-- start --
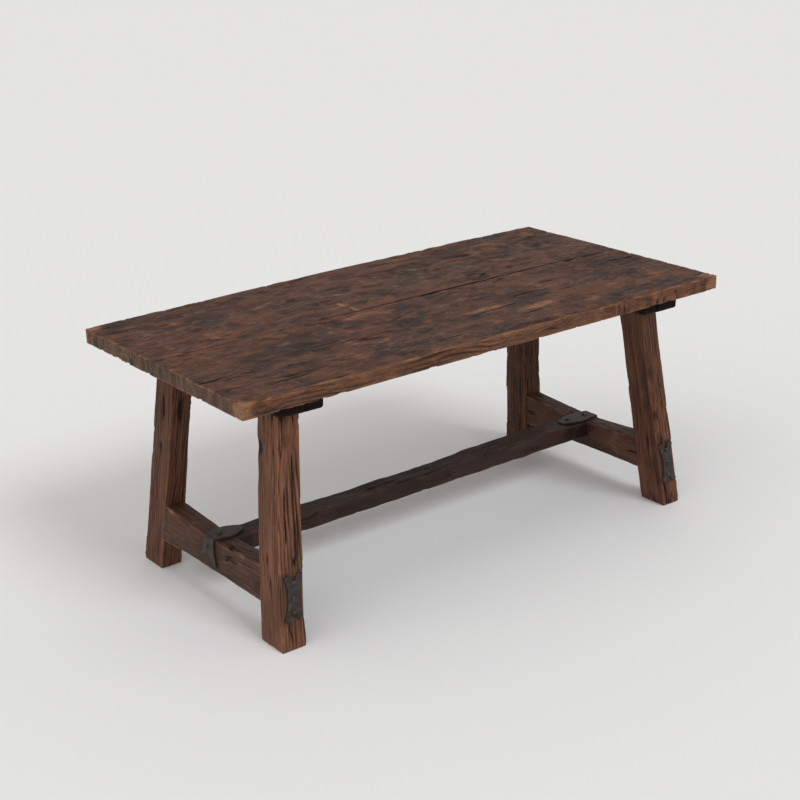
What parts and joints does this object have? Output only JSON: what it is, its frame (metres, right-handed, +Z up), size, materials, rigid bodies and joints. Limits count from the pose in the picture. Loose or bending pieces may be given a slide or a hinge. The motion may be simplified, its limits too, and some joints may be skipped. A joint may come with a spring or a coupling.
{
  "type": "low trestle table",
  "caption": "Low rustic trestle table: hewn plank top on battens, splayed tenoned legs, H-shaped stretcher, forged iron straps and plates.",
  "frame": {"origin": "on the floor, under the middle of the top", "axes": "+X along the table to the right, +Y from the front to the back, +Z up"},
  "size_m": [1.168, 0.593, 0.5],
  "materials": {
    "top_wood": "dark hewn wood, waxed, satin",
    "leg_wood": "brown hewn wood, waxed, satin",
    "rail_wood": "dark hewn wood, matt",
    "stretcher_wood": "smooth dark wood, satin",
    "batten_wood": "almost black wood, matt",
    "peg_wood": "bare wood",
    "forged_iron": "hammered, dark grey, dull",
    "nail_iron": "hammered, dark grey, dull",
    "screw_steel": "plain steel"
  },
  "bodies": {
    "root": {"plank_front": "top_wood", "plank_back": "top_wood", "plank_pegs": "peg_wood", "long_stretcher": "stretcher_wood", "batten_left": "batten_wood", "batten_screws_left": "screw_steel", "leg_wedges_left": "peg_wood", "end_stretcher_left": "rail_wood", "strap_left": "forged_iron", "strap_nails_left": "nail_iron", "tail_nail_left": "nail_iron", "batten_right": "batten_wood", "batten_screws_right": "screw_steel", "leg_wedges_right": "peg_wood", "end_stretcher_right": "rail_wood", "strap_right": "forged_iron", "strap_nails_right": "nail_iron", "tail_nail_right": "nail_iron", "leg_front_left": "leg_wood", "leg_plate_front_left": "forged_iron", "plate_nails_front_left": "nail_iron", "leg_front_right": "leg_wood", "leg_plate_front_right": "forged_iron", "plate_nails_front_right": "nail_iron", "leg_back_left": "leg_wood", "leg_plate_back_left": "forged_iron", "plate_nails_back_left": "nail_iron", "leg_back_right": "leg_wood", "leg_plate_back_right": "forged_iron", "plate_nails_back_right": "nail_iron"}
  },
  "joints": []
}
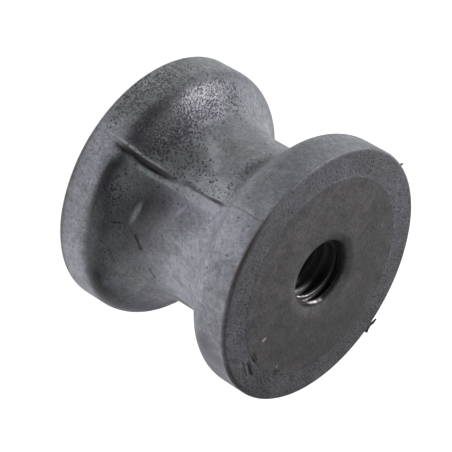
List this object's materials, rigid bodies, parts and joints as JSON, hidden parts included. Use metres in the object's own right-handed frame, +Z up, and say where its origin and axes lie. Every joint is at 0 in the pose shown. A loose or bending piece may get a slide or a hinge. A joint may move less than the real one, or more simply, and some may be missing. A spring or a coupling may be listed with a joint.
{
  "type": "bobbin vibration mount",
  "caption": "Waisted rubber bobbin vibration mount with a bonded steel plate and a blind tapped bush in each end.",
  "frame": {"origin": "centre of the lower plate's outer face, on the mount's axis", "axes": "+Z up the mount's axis from the lower to the upper plate; the mould's parting plane is XZ"},
  "size_m": [0.0305, 0.0302, 0.0252],
  "materials": {
    "rubber": "matt moulded rubber with a grey bloom",
    "primed_plate": "matt bonding primer on steel",
    "bush_steel": "dark primed steel, bare in the thread"
  },
  "bodies": {
    "root": {"rubber_body": "rubber", "upper_plate": "primed_plate", "lower_plate": "primed_plate", "upper_threaded_bush": "bush_steel", "lower_threaded_bush": "bush_steel"}
  },
  "joints": []
}
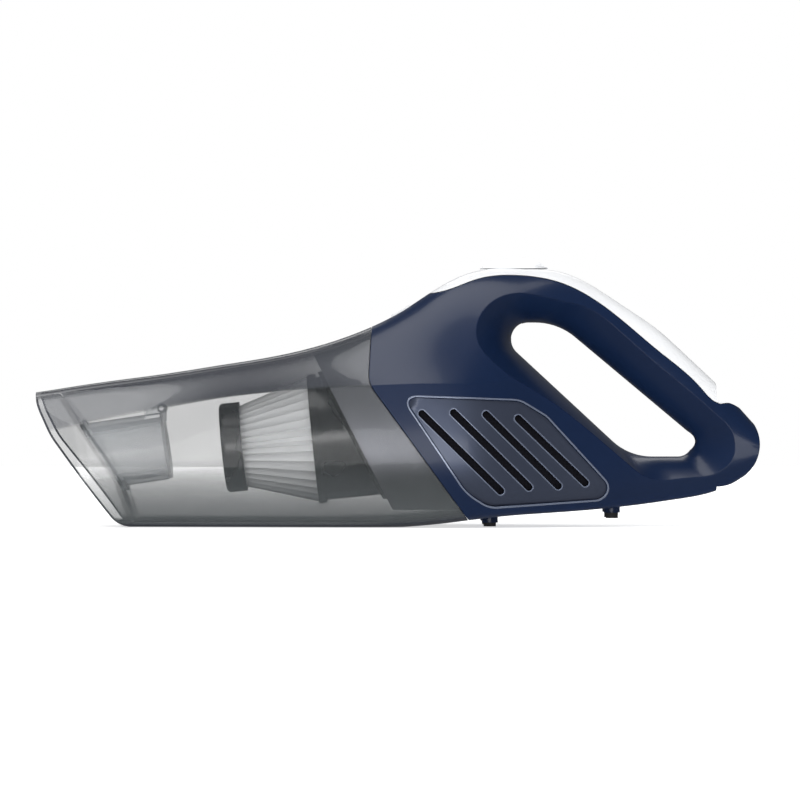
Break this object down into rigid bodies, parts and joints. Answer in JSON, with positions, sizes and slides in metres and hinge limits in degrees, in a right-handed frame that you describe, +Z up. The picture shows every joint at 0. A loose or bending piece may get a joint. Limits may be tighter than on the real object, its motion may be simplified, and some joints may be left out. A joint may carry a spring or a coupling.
{
  "type": "handheld vacuum cleaner",
  "caption": "Cordless handheld vacuum with a slanted nozzle, clear dust bowl holding a pleated filter, slotted motor housing and a loop handle with a thumb switch and release button.",
  "frame": {"origin": "under the middle of the machine's length and width, on the surface it stands on", "axes": "+X from the nose to the tail of the handle, +Z up, +Y towards the machine's right side"},
  "size_m": [0.3848, 0.1082, 0.1426],
  "materials": {
    "navy_gloss": "gloss",
    "white_gloss": "gloss",
    "clear_smoke": "gloss",
    "grey_satin": "satin",
    "black_plastic": "satin",
    "black_rubber": "matte",
    "filter_paper": "matte",
    "dark_mesh": "matte",
    "steel": "satin",
    "spring_steel": "polished",
    "motor_steel": "satin",
    "board_green": "satin",
    "cell_wrap": "gloss",
    "lens_clear": "gloss",
    "copper_core": "satin"
  },
  "bodies": {
    "housing": {"housing_left": "navy_gloss", "housing_right": "navy_gloss", "handle_cover": "white_gloss", "indicator_lens_1": "lens_clear", "indicator_lens_2": "lens_clear", "vent_mesh_left": "dark_mesh", "vent_mesh_right": "dark_mesh", "front_bulkhead": "black_plastic", "body_seal": "black_rubber", "fan_housing": "black_plastic", "motor_can": "motor_steel", "motor_end_bell": "black_plastic", "motor_cradle": "black_plastic", "battery_holder": "black_plastic", "battery_cell_1": "cell_wrap", "battery_cell_2": "cell_wrap", "switch_module": "black_plastic", "circuit_board": "board_green", "charge_jack": "black_plastic", "latch_pin": "steel", "release_spring": "spring_steel", "housing_screw_1": "steel", "housing_screw_2": "steel", "housing_screw_3": "steel", "housing_screw_4": "steel", "housing_screw_5": "steel", "foot_front_left": "black_rubber", "foot_front_right": "black_rubber", "foot_rear_left": "black_rubber", "foot_rear_right": "black_rubber"},
    "rotor": {"impeller": "grey_satin", "motor_shaft": "steel", "armature": "copper_core"},
    "latch": {"latch_lever": "black_plastic"},
    "button": {"release_button": "white_gloss"},
    "switch": {"power_slider": "white_gloss"},
    "bowl": {"dust_bowl": "clear_smoke", "intake_duct": "clear_smoke", "flap_pin": "steel"},
    "flap": {"inlet_flap": "black_rubber"},
    "filter": {"filter_cap": "black_plastic", "filter_pleats": "filter_paper", "filter_core": "grey_satin", "filter_frame": "grey_satin", "filter_base": "black_plastic", "filter_seal": "black_rubber"}
  },
  "joints": [
    {"name": "bowl_slide", "type": "slide", "parent": "housing", "child": "bowl", "axis": [-1, 0, 0], "range_m": [0, 0.22]},
    {"name": "filter_pull", "type": "slide", "parent": "housing", "child": "filter", "axis": [-1, 0, 0], "range_m": [0, 0.08]},
    {"name": "release_press", "type": "slide", "parent": "housing", "child": "button", "axis": [0, 0, -1], "range_m": [0, 0.0025], "stiffness_N_per_m": 400, "springref_m": -0.002, "deforming": ["release_spring"]},
    {"name": "latch_pivot", "type": "hinge", "parent": "housing", "child": "latch", "pos_m": [-0.005, 0, 0.099], "axis": [0, 1, 0], "range_deg": [0, 20]},
    {"name": "power_slide", "type": "slide", "parent": "housing", "child": "switch", "axis": [-1, 0, 0], "range_m": [0, 0.005]},
    {"name": "flap_hinge", "type": "hinge", "parent": "bowl", "child": "flap", "pos_m": [-0.1262, 0, 0.06267], "axis": [0, -1, 0], "range_deg": [0, 45]},
    {"name": "rotor_spin", "type": "hinge", "parent": "housing", "child": "rotor", "pos_m": [0.05, 0, 0.047], "axis": [1, 0, 0], "continuous": true}
  ],
  "couplings": [
    {"joint": "filter_pull", "follows": "bowl_slide", "ratio": 0.35},
    {"joint": "latch_pivot", "follows": "release_press", "rad_per_m": 110}
  ]
}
-- end --
Work to complete:
Output every record above exactly as it appears.

Exercise solution:
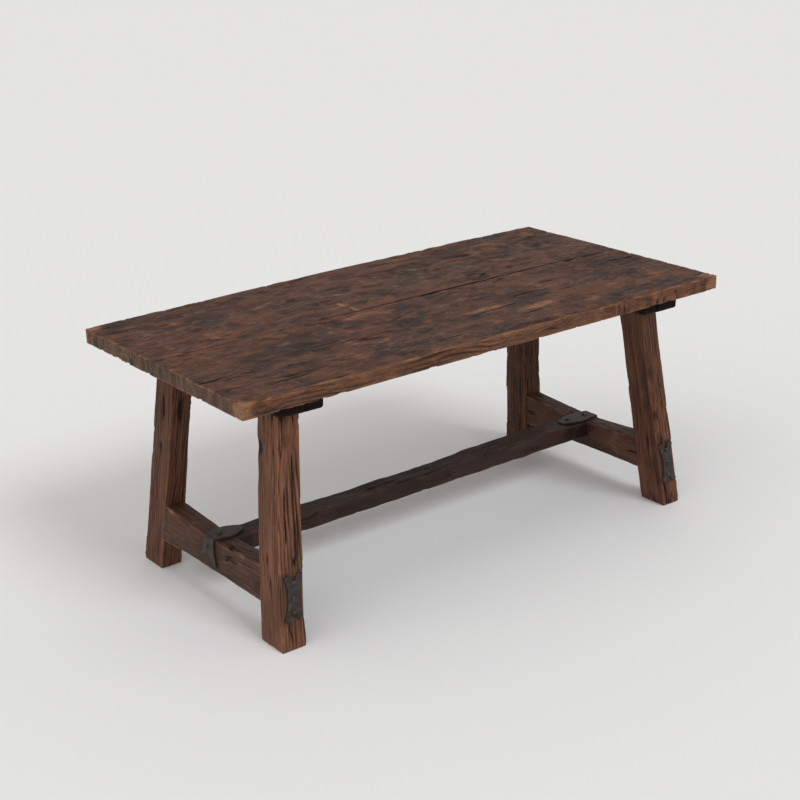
What parts and joints does this object have? Output only JSON: what it is, its frame (metres, right-handed, +Z up), size, materials, rigid bodies and joints. Limits count from the pose in the picture. Loose or bending pieces may be given a slide or a hinge. The motion may be simplified, its limits too, and some joints may be skipped. A joint may come with a spring or a coupling.
{
  "type": "low trestle table",
  "caption": "Low rustic trestle table: hewn plank top on battens, splayed tenoned legs, H-shaped stretcher, forged iron straps and plates.",
  "frame": {"origin": "on the floor, under the middle of the top", "axes": "+X along the table to the right, +Y from the front to the back, +Z up"},
  "size_m": [1.168, 0.593, 0.5],
  "materials": {
    "top_wood": "dark hewn wood, waxed, satin",
    "leg_wood": "brown hewn wood, waxed, satin",
    "rail_wood": "dark hewn wood, matt",
    "stretcher_wood": "smooth dark wood, satin",
    "batten_wood": "almost black wood, matt",
    "peg_wood": "bare wood",
    "forged_iron": "hammered, dark grey, dull",
    "nail_iron": "hammered, dark grey, dull",
    "screw_steel": "plain steel"
  },
  "bodies": {
    "root": {"plank_front": "top_wood", "plank_back": "top_wood", "plank_pegs": "peg_wood", "long_stretcher": "stretcher_wood", "batten_left": "batten_wood", "batten_screws_left": "screw_steel", "leg_wedges_left": "peg_wood", "end_stretcher_left": "rail_wood", "strap_left": "forged_iron", "strap_nails_left": "nail_iron", "tail_nail_left": "nail_iron", "batten_right": "batten_wood", "batten_screws_right": "screw_steel", "leg_wedges_right": "peg_wood", "end_stretcher_right": "rail_wood", "strap_right": "forged_iron", "strap_nails_right": "nail_iron", "tail_nail_right": "nail_iron", "leg_front_left": "leg_wood", "leg_plate_front_left": "forged_iron", "plate_nails_front_left": "nail_iron", "leg_front_right": "leg_wood", "leg_plate_front_right": "forged_iron", "plate_nails_front_right": "nail_iron", "leg_back_left": "leg_wood", "leg_plate_back_left": "forged_iron", "plate_nails_back_left": "nail_iron", "leg_back_right": "leg_wood", "leg_plate_back_right": "forged_iron", "plate_nails_back_right": "nail_iron"}
  },
  "joints": []
}
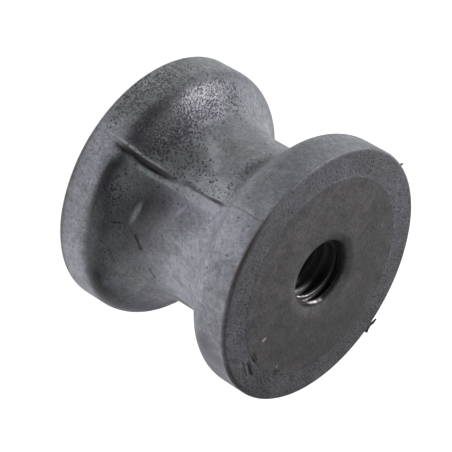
List this object's materials, rigid bodies, parts and joints as JSON, hidden parts included. Use metres in the object's own right-handed frame, +Z up, and say where its origin and axes lie. Every joint is at 0 in the pose shown. A loose or bending piece may get a slide or a hinge. A joint may move less than the real one, or more simply, and some may be missing. A spring or a coupling may be listed with a joint.
{
  "type": "bobbin vibration mount",
  "caption": "Waisted rubber bobbin vibration mount with a bonded steel plate and a blind tapped bush in each end.",
  "frame": {"origin": "centre of the lower plate's outer face, on the mount's axis", "axes": "+Z up the mount's axis from the lower to the upper plate; the mould's parting plane is XZ"},
  "size_m": [0.0305, 0.0302, 0.0252],
  "materials": {
    "rubber": "matt moulded rubber with a grey bloom",
    "primed_plate": "matt bonding primer on steel",
    "bush_steel": "dark primed steel, bare in the thread"
  },
  "bodies": {
    "root": {"rubber_body": "rubber", "upper_plate": "primed_plate", "lower_plate": "primed_plate", "upper_threaded_bush": "bush_steel", "lower_threaded_bush": "bush_steel"}
  },
  "joints": []
}
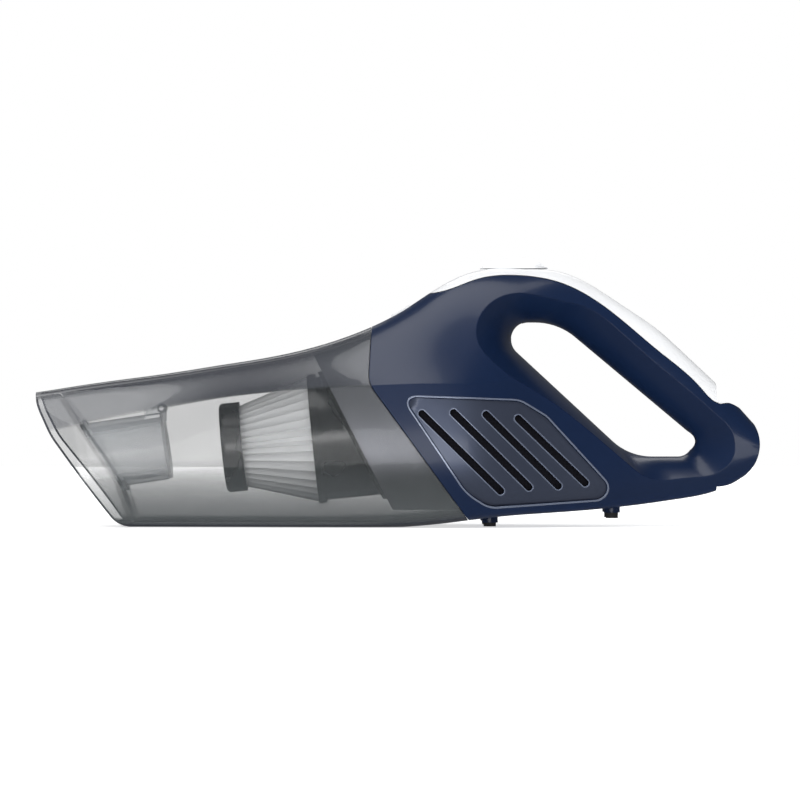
Break this object down into rigid bodies, parts and joints. Answer in JSON, with positions, sizes and slides in metres and hinge limits in degrees, in a right-handed frame that you describe, +Z up. The picture shows every joint at 0. A loose or bending piece may get a joint. Limits may be tighter than on the real object, its motion may be simplified, and some joints may be left out. A joint may carry a spring or a coupling.
{
  "type": "handheld vacuum cleaner",
  "caption": "Cordless handheld vacuum with a slanted nozzle, clear dust bowl holding a pleated filter, slotted motor housing and a loop handle with a thumb switch and release button.",
  "frame": {"origin": "under the middle of the machine's length and width, on the surface it stands on", "axes": "+X from the nose to the tail of the handle, +Z up, +Y towards the machine's right side"},
  "size_m": [0.3848, 0.1082, 0.1426],
  "materials": {
    "navy_gloss": "gloss",
    "white_gloss": "gloss",
    "clear_smoke": "gloss",
    "grey_satin": "satin",
    "black_plastic": "satin",
    "black_rubber": "matte",
    "filter_paper": "matte",
    "dark_mesh": "matte",
    "steel": "satin",
    "spring_steel": "polished",
    "motor_steel": "satin",
    "board_green": "satin",
    "cell_wrap": "gloss",
    "lens_clear": "gloss",
    "copper_core": "satin"
  },
  "bodies": {
    "housing": {"housing_left": "navy_gloss", "housing_right": "navy_gloss", "handle_cover": "white_gloss", "indicator_lens_1": "lens_clear", "indicator_lens_2": "lens_clear", "vent_mesh_left": "dark_mesh", "vent_mesh_right": "dark_mesh", "front_bulkhead": "black_plastic", "body_seal": "black_rubber", "fan_housing": "black_plastic", "motor_can": "motor_steel", "motor_end_bell": "black_plastic", "motor_cradle": "black_plastic", "battery_holder": "black_plastic", "battery_cell_1": "cell_wrap", "battery_cell_2": "cell_wrap", "switch_module": "black_plastic", "circuit_board": "board_green", "charge_jack": "black_plastic", "latch_pin": "steel", "release_spring": "spring_steel", "housing_screw_1": "steel", "housing_screw_2": "steel", "housing_screw_3": "steel", "housing_screw_4": "steel", "housing_screw_5": "steel", "foot_front_left": "black_rubber", "foot_front_right": "black_rubber", "foot_rear_left": "black_rubber", "foot_rear_right": "black_rubber"},
    "rotor": {"impeller": "grey_satin", "motor_shaft": "steel", "armature": "copper_core"},
    "latch": {"latch_lever": "black_plastic"},
    "button": {"release_button": "white_gloss"},
    "switch": {"power_slider": "white_gloss"},
    "bowl": {"dust_bowl": "clear_smoke", "intake_duct": "clear_smoke", "flap_pin": "steel"},
    "flap": {"inlet_flap": "black_rubber"},
    "filter": {"filter_cap": "black_plastic", "filter_pleats": "filter_paper", "filter_core": "grey_satin", "filter_frame": "grey_satin", "filter_base": "black_plastic", "filter_seal": "black_rubber"}
  },
  "joints": [
    {"name": "bowl_slide", "type": "slide", "parent": "housing", "child": "bowl", "axis": [-1, 0, 0], "range_m": [0, 0.22]},
    {"name": "filter_pull", "type": "slide", "parent": "housing", "child": "filter", "axis": [-1, 0, 0], "range_m": [0, 0.08]},
    {"name": "release_press", "type": "slide", "parent": "housing", "child": "button", "axis": [0, 0, -1], "range_m": [0, 0.0025], "stiffness_N_per_m": 400, "springref_m": -0.002, "deforming": ["release_spring"]},
    {"name": "latch_pivot", "type": "hinge", "parent": "housing", "child": "latch", "pos_m": [-0.005, 0, 0.099], "axis": [0, 1, 0], "range_deg": [0, 20]},
    {"name": "power_slide", "type": "slide", "parent": "housing", "child": "switch", "axis": [-1, 0, 0], "range_m": [0, 0.005]},
    {"name": "flap_hinge", "type": "hinge", "parent": "bowl", "child": "flap", "pos_m": [-0.1262, 0, 0.06267], "axis": [0, -1, 0], "range_deg": [0, 45]},
    {"name": "rotor_spin", "type": "hinge", "parent": "housing", "child": "rotor", "pos_m": [0.05, 0, 0.047], "axis": [1, 0, 0], "continuous": true}
  ],
  "couplings": [
    {"joint": "filter_pull", "follows": "bowl_slide", "ratio": 0.35},
    {"joint": "latch_pivot", "follows": "release_press", "rad_per_m": 110}
  ]
}